Paper No. 6
Presentation Time: 8:00 AM-12:00 PM
SEDIMENTARY RECORD OF PALEOSEISMICITY ALONG THE MISSION FAULT IN SEDIMENTS OF FLATHEAD LAKE, NW-MONTANA
The Mission fault is a major, active, basin-bounding normal fault in northwestern Montana and is responsible for the impressive topographic relief of the Mission Mountain front. Trenching studies of the fault demonstrate that it underwent an estimated 7.5 magnitude prehistoric rupture about 7,700 cal. yr BP and has a Quaternary recurrence interval of 4000-8000 years (Ostenaa et al., 1990). Closely associated with the Mission fault and underpinning much of the Mission and Flathead Valleys is a complex of Quaternary deposits associated with Glacial Lake Missoula (Pleistocene) and Pleistocene through Holocene sediment associated with Flathead Lake -- a remnant of Glacial Lake Missoula.
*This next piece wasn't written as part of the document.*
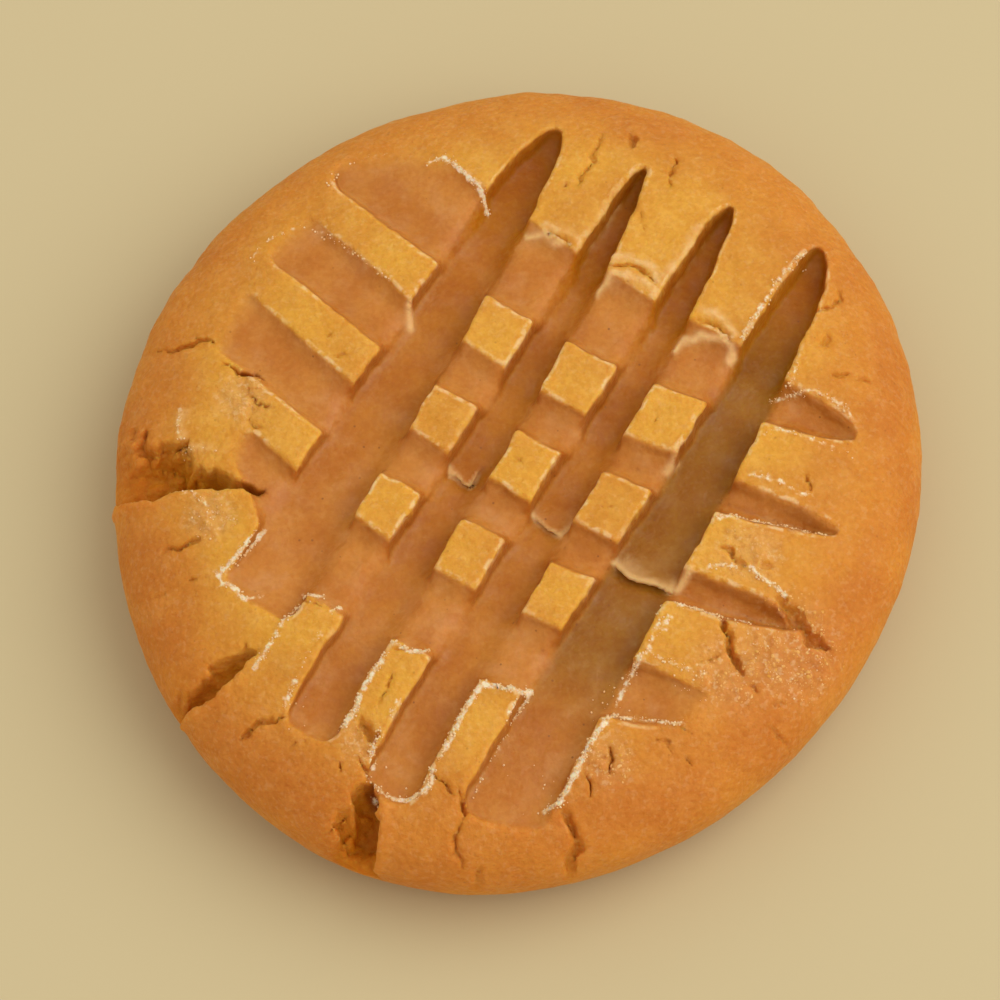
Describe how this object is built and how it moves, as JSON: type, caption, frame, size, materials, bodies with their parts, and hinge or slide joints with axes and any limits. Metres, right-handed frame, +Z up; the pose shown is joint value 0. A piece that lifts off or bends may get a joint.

The surface expression of the Mission Fault currently projects underneath the eastern edge of Flathead Lake. The occurrence of Flathead Lake (550 km2 surface area) creates a unique opportunity to examine the detailed record of Late Pleistocene to recent seismicity associated with the Mission Fault. We studied over 270 km of 3.5 kHz seismic data from Flathead Lake and a set of eight piston cores that we recovered from the lake. The longest core contains both the Mount Mazama volcanic ash (7,630 cal. yr. BP) and the Glacier Peak volcanic ash (13,750 cal. yr. BP), demonstrating that the lake has received sediment continuously since the last glacial period. Our data suggest that the sediments of Flathead Lake contain a record of past seismic events in the form of large slump blocks, listric normal faults, and areas of liquifaction, that we infer to be related to seismicity along the Mission fault system. Significant normal faults are overlapped by younger sediment of varying ages, demonstrating multiple episodes of significant seismicity, consistent with multiple events revealed by trenching studies of the Mission Fault immediately south of Flathead Lake (Ostenaa et al., 1990). Onlap stratal relationships within the lake indicate a complicated history of lake level fluctuations, likely related to a combination of climate change and tectonic history of the fault system.